Problem statement:
Return the listing word for word, as given.

Given information:
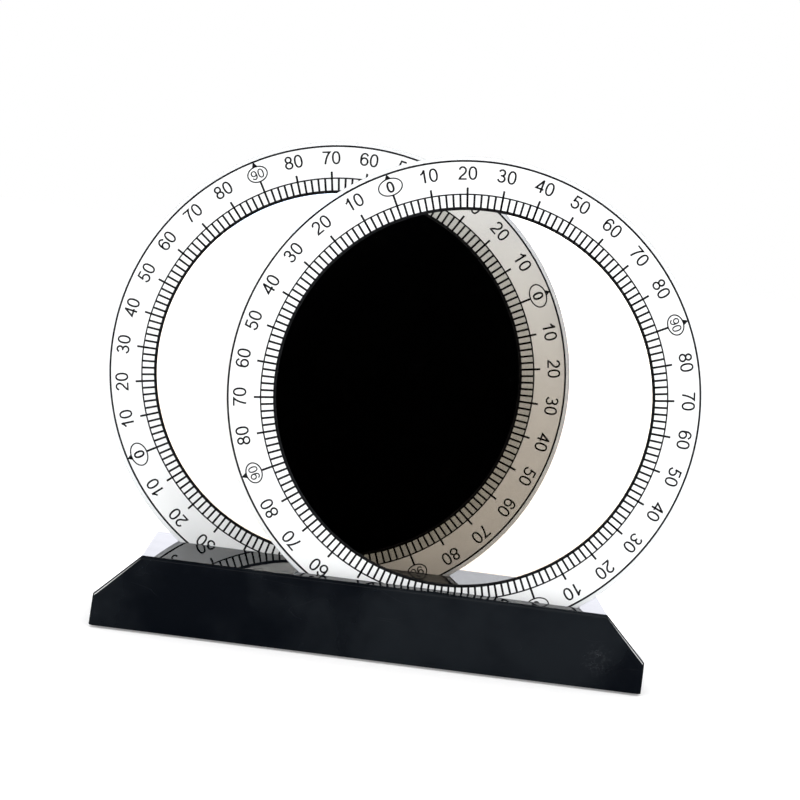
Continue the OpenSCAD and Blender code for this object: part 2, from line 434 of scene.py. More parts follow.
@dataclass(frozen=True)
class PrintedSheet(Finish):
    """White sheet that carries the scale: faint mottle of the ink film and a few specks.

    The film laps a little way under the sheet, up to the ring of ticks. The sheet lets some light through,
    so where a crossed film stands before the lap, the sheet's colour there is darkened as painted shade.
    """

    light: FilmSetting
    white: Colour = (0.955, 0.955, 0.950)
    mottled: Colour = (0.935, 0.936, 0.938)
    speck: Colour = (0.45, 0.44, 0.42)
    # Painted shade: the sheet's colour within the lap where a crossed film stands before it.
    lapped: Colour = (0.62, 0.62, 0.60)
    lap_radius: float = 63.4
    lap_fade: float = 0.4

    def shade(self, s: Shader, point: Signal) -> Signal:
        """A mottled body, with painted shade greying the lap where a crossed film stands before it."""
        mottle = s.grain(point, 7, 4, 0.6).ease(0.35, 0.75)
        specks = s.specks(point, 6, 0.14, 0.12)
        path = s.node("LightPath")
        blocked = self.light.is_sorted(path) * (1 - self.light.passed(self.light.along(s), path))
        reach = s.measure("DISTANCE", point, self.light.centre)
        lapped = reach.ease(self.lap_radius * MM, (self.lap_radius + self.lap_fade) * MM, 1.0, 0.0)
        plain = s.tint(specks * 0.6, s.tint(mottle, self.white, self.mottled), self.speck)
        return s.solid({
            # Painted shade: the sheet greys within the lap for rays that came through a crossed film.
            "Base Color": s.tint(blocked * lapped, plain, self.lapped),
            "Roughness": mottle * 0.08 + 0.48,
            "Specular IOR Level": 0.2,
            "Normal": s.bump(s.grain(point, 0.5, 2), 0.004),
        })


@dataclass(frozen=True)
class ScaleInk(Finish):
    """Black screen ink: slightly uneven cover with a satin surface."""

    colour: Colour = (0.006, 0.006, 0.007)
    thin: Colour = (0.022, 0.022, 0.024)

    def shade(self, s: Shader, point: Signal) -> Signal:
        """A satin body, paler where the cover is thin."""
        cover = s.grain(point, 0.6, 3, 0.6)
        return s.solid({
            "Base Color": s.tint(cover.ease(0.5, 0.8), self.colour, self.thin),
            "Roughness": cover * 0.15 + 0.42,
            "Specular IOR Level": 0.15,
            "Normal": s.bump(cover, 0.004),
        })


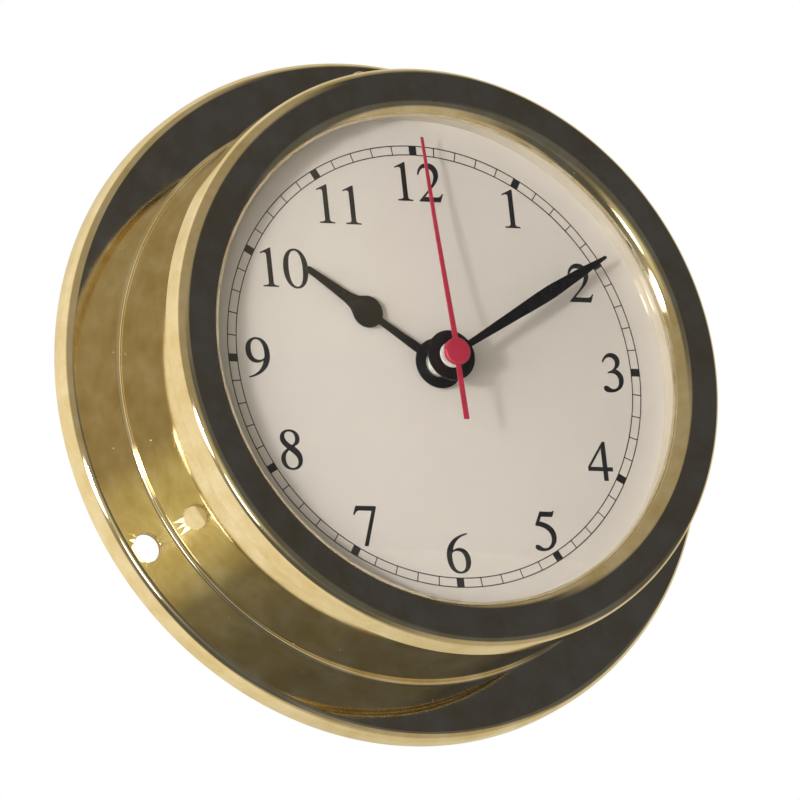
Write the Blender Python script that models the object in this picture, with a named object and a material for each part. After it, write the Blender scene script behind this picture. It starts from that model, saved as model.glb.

Answer to this exercise:
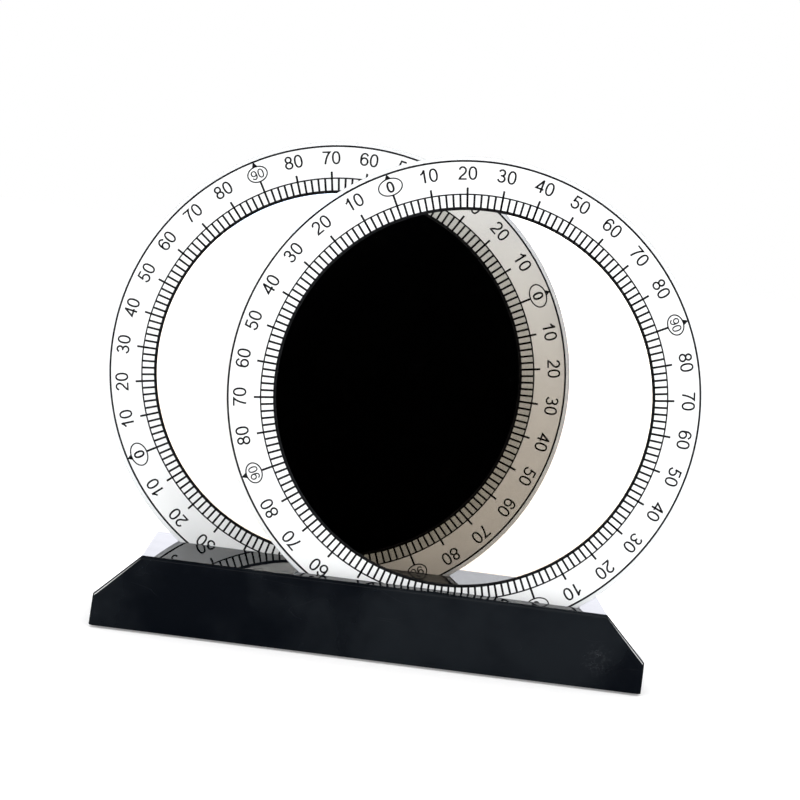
Continue the OpenSCAD and Blender code for this object: part 2, from line 434 of scene.py. More parts follow.
@dataclass(frozen=True)
class PrintedSheet(Finish):
    """White sheet that carries the scale: faint mottle of the ink film and a few specks.

    The film laps a little way under the sheet, up to the ring of ticks. The sheet lets some light through,
    so where a crossed film stands before the lap, the sheet's colour there is darkened as painted shade.
    """

    light: FilmSetting
    white: Colour = (0.955, 0.955, 0.950)
    mottled: Colour = (0.935, 0.936, 0.938)
    speck: Colour = (0.45, 0.44, 0.42)
    # Painted shade: the sheet's colour within the lap where a crossed film stands before it.
    lapped: Colour = (0.62, 0.62, 0.60)
    lap_radius: float = 63.4
    lap_fade: float = 0.4

    def shade(self, s: Shader, point: Signal) -> Signal:
        """A mottled body, with painted shade greying the lap where a crossed film stands before it."""
        mottle = s.grain(point, 7, 4, 0.6).ease(0.35, 0.75)
        specks = s.specks(point, 6, 0.14, 0.12)
        path = s.node("LightPath")
        blocked = self.light.is_sorted(path) * (1 - self.light.passed(self.light.along(s), path))
        reach = s.measure("DISTANCE", point, self.light.centre)
        lapped = reach.ease(self.lap_radius * MM, (self.lap_radius + self.lap_fade) * MM, 1.0, 0.0)
        plain = s.tint(specks * 0.6, s.tint(mottle, self.white, self.mottled), self.speck)
        return s.solid({
            # Painted shade: the sheet greys within the lap for rays that came through a crossed film.
            "Base Color": s.tint(blocked * lapped, plain, self.lapped),
            "Roughness": mottle * 0.08 + 0.48,
            "Specular IOR Level": 0.2,
            "Normal": s.bump(s.grain(point, 0.5, 2), 0.004),
        })


@dataclass(frozen=True)
class ScaleInk(Finish):
    """Black screen ink: slightly uneven cover with a satin surface."""

    colour: Colour = (0.006, 0.006, 0.007)
    thin: Colour = (0.022, 0.022, 0.024)

    def shade(self, s: Shader, point: Signal) -> Signal:
        """A satin body, paler where the cover is thin."""
        cover = s.grain(point, 0.6, 3, 0.6)
        return s.solid({
            "Base Color": s.tint(cover.ease(0.5, 0.8), self.colour, self.thin),
            "Roughness": cover * 0.15 + 0.42,
            "Specular IOR Level": 0.15,
            "Normal": s.bump(cover, 0.004),
        })


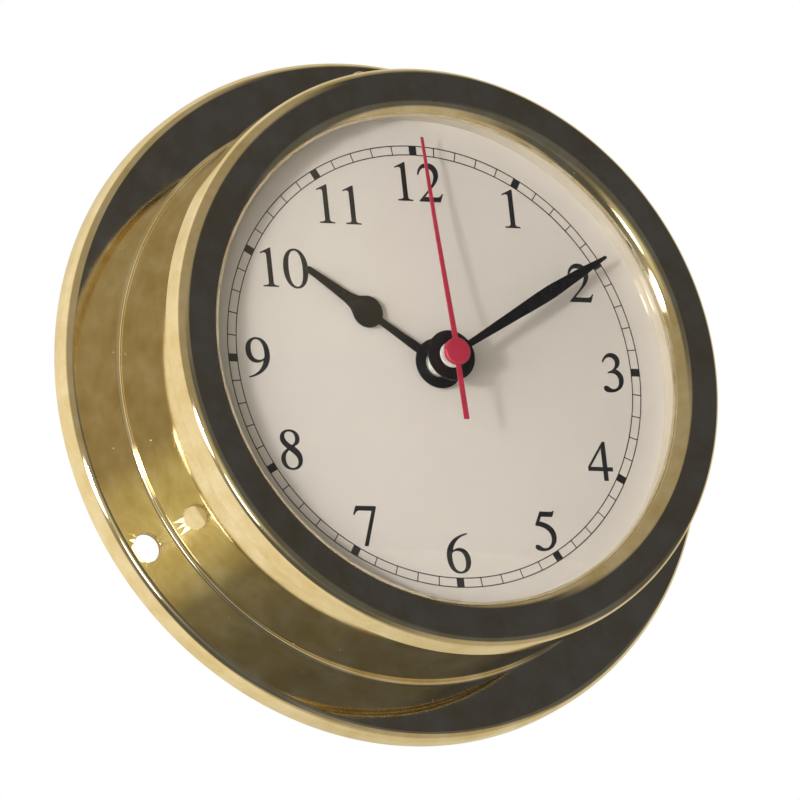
Write the Blender Python script that models the object in this picture, with a named object and a material for each part. After it, write the Blender scene script behind this picture. It starts from that model, saved as model.glb.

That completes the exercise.